With renderPlot(), the plot is rendered at exactly the dimensions of the div containing the image in the browser. If the div is 500 pixels wide and 400 pixels tall, then it will create a plot that is exactly 500×400 pixels. If you resize the window, and the div then becomes 550x400 pixels (typically the width is variable, but the height is fixed), then Shiny will render another plot that is 550x400, which can take some time.
With renderCachedPlot(), the plot is not rendered to be an exact fit. There are a number of possible sizes, and Shiny will render the plot to be the closest size that is larger than the div on the web page, and cache it. For example, possible widths include 400, 480, 576, 691, and so on, both smaller and larger; each width is 20% larger than the previous one. Heights work the same way.
If the width of the div is 450 pixels, then Shiny will render a plot that is 480 pixels wide and scale it down to fit the 450 pixel wide div. If the div is then resized to 500 pixels, then Shiny will render a plot that is 576 pixels wide.

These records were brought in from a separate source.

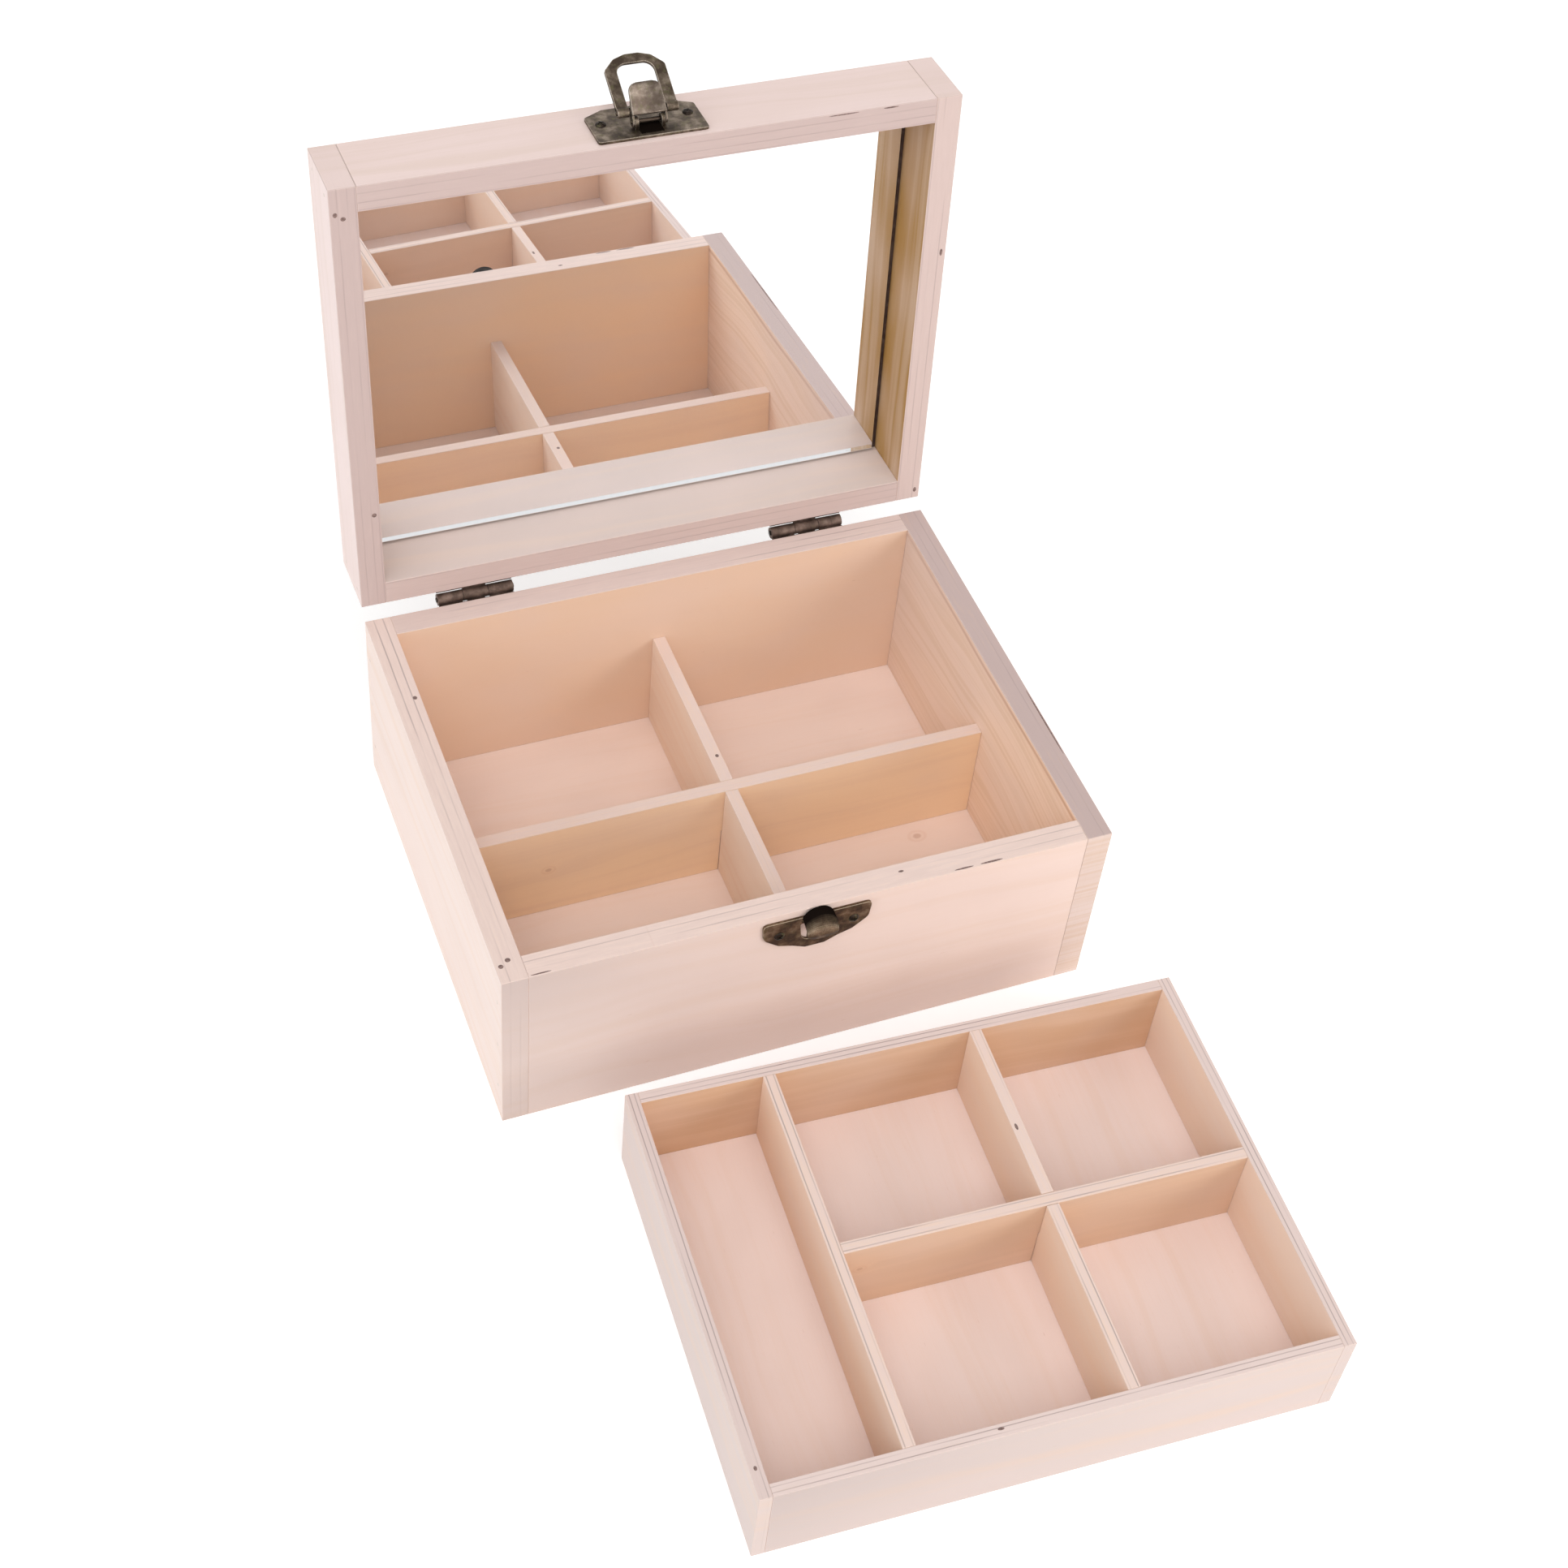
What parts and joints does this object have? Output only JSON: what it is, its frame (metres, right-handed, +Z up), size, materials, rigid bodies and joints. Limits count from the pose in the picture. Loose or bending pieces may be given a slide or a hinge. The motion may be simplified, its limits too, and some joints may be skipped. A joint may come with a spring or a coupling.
{
  "type": "vanity box with mirror",
  "caption": "Pale wooden vanity box with a mirror in its hinged lid, compartments inside, a toggle latch and a lift-out divided tray standing in front.",
  "frame": {"origin": "centre of the box's footprint, on the surface that the box and its tray stand on", "axes": "+X to the right seen from the front, +Y to the back where the hinges are, +Z up"},
  "size_m": [0.2109, 0.3679, 0.2442],
  "materials": {
    "wall_wood": "unfinished pale plywood",
    "inside_wood": "unfinished plywood, warmer",
    "panel_wood": "thin unfinished plywood",
    "aged_bronze": "aged bronze, worn",
    "dark_bronze": "dark aged bronze",
    "mirror_glass": "polished",
    "tape": "matt",
    "pin_steel": "drawn wire"
  },
  "bodies": {
    "box": {"base_front_wall": "wall_wood", "base_back_wall": "wall_wood", "base_left_wall": "wall_wood", "base_right_wall": "wall_wood", "base_bottom_panel": "panel_wood", "base_long_divider": "inside_wood", "base_cross_divider": "inside_wood", "base_corner_pins": "pin_steel", "left_hinge_base_leaf": "aged_bronze", "right_hinge_base_leaf": "aged_bronze", "left_hinge_pin": "dark_bronze", "right_hinge_pin": "dark_bronze", "hinge_base_screws": "dark_bronze", "catch_plate": "aged_bronze", "catch_plate_screws": "dark_bronze"},
    "lid": {"lid_front_wall": "wall_wood", "lid_back_wall": "wall_wood", "lid_left_wall": "wall_wood", "lid_right_wall": "wall_wood", "lid_top_panel": "panel_wood", "mirror_glass": "mirror_glass", "mirror_tape": "tape", "lid_corner_pins": "pin_steel", "left_hinge_lid_leaf": "aged_bronze", "right_hinge_lid_leaf": "aged_bronze", "hinge_lid_screws": "dark_bronze", "latch_plate": "aged_bronze", "latch_plate_screws": "dark_bronze", "lever_pin": "dark_bronze"},
    "lever": {"latch_lever": "aged_bronze", "ring_pin": "dark_bronze"},
    "ring": {"latch_ring": "aged_bronze"},
    "tray": {"tray_front_wall": "wall_wood", "tray_back_wall": "wall_wood", "tray_left_wall": "wall_wood", "tray_right_wall": "wall_wood", "tray_floor": "panel_wood", "tray_left_divider": "inside_wood", "tray_right_divider": "inside_wood", "tray_cross_divider": "inside_wood", "tray_corner_pins": "pin_steel"}
  },
  "joints": [
    {"name": "lid_hinge", "type": "hinge", "parent": "box", "child": "lid", "pos_m": [0, 0.08165, 0.0706], "axis": [1, 0, 0], "range_deg": [0, 94]},
    {"name": "latch_lever_turn", "type": "hinge", "parent": "lid", "child": "lever", "pos_m": [0, 0.10061, 0.23282], "axis": [-1, 0, 0], "range_deg": [0, 59]},
    {"name": "latch_ring_swing", "type": "hinge", "parent": "lever", "child": "ring", "pos_m": [0, 0.10254, 0.23512], "axis": [1, 0, 0], "range_deg": [0, 209]},
    {"name": "tray_lift", "type": "slide", "parent": "box", "child": "tray", "axis": [0, 0, 1], "range_m": [0, 0.08]}
  ],
  "couplings": [
    {"joint": "latch_ring_swing", "follows": "latch_lever_turn", "ratio": 3.5423}
  ]
}
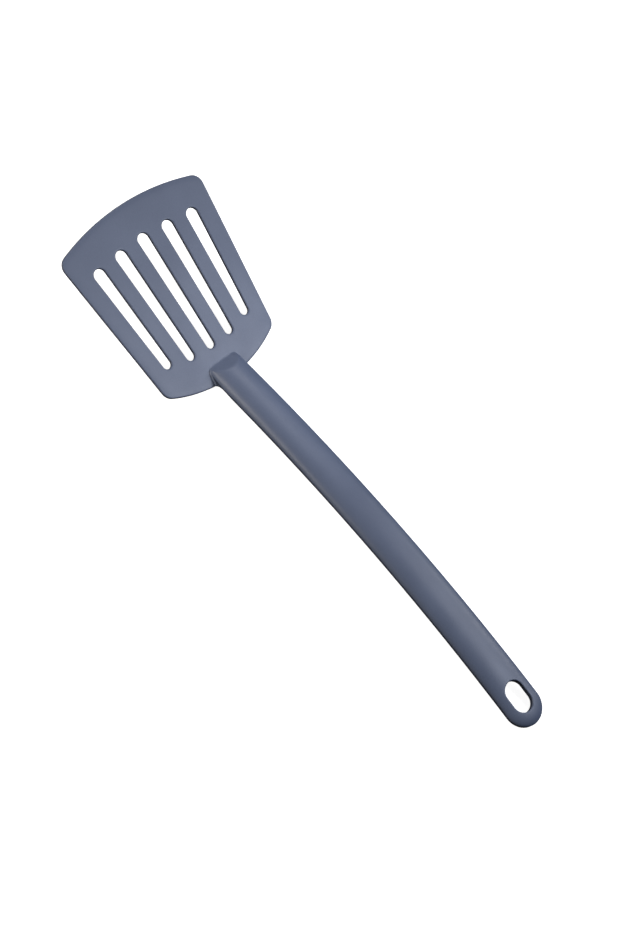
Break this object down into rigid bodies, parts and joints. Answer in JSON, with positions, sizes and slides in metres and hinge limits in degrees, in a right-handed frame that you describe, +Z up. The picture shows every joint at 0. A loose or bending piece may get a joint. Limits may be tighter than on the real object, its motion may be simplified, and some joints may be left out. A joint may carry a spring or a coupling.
{
  "type": "slotted grill spatula",
  "caption": "One-hand slotted turner: thin fan blade with tapered drain slots, long arched handle on a sloped boss, oblong hanging eye.",
  "frame": {"origin": "middle of the footprint, on the surface that the spatula lies on, top face up", "axes": "+X along the spatula from the blade's front edge to the hanging eye, +Y across it, +Z up; it lies on the rear rim of the blade and the tail of the handle, which have small flats there, with the blade's front raised"},
  "size_m": [0.3292, 0.0954, 0.0321],
  "materials": {
    "moulding": "matt, fine moulded grain",
    "core": "glass-filled nylon, matt",
    "steel": "brushed"
  },
  "bodies": {
    "root": {"blade_skin": "moulding", "handle_skin": "moulding", "blade_plate": "steel", "handle_core": "core", "tang_rivets": "steel"}
  },
  "joints": []
}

The reason that renderCachedPlot() works this way is so that it doesn’t have to cache a plot of every possible size; doing that would greatly reduce the usefuless of caching, since each browser would likely have a slightly different width, and so there would be very few cache hits.
This behavior is controlled by the sizePolicy parameter – it is a function that takes two numbers (the actual dimensions of the div) and returns two numbers (the dimensions of the plot that will be rendered). If you want to use a different strategy, you can pass in a different function.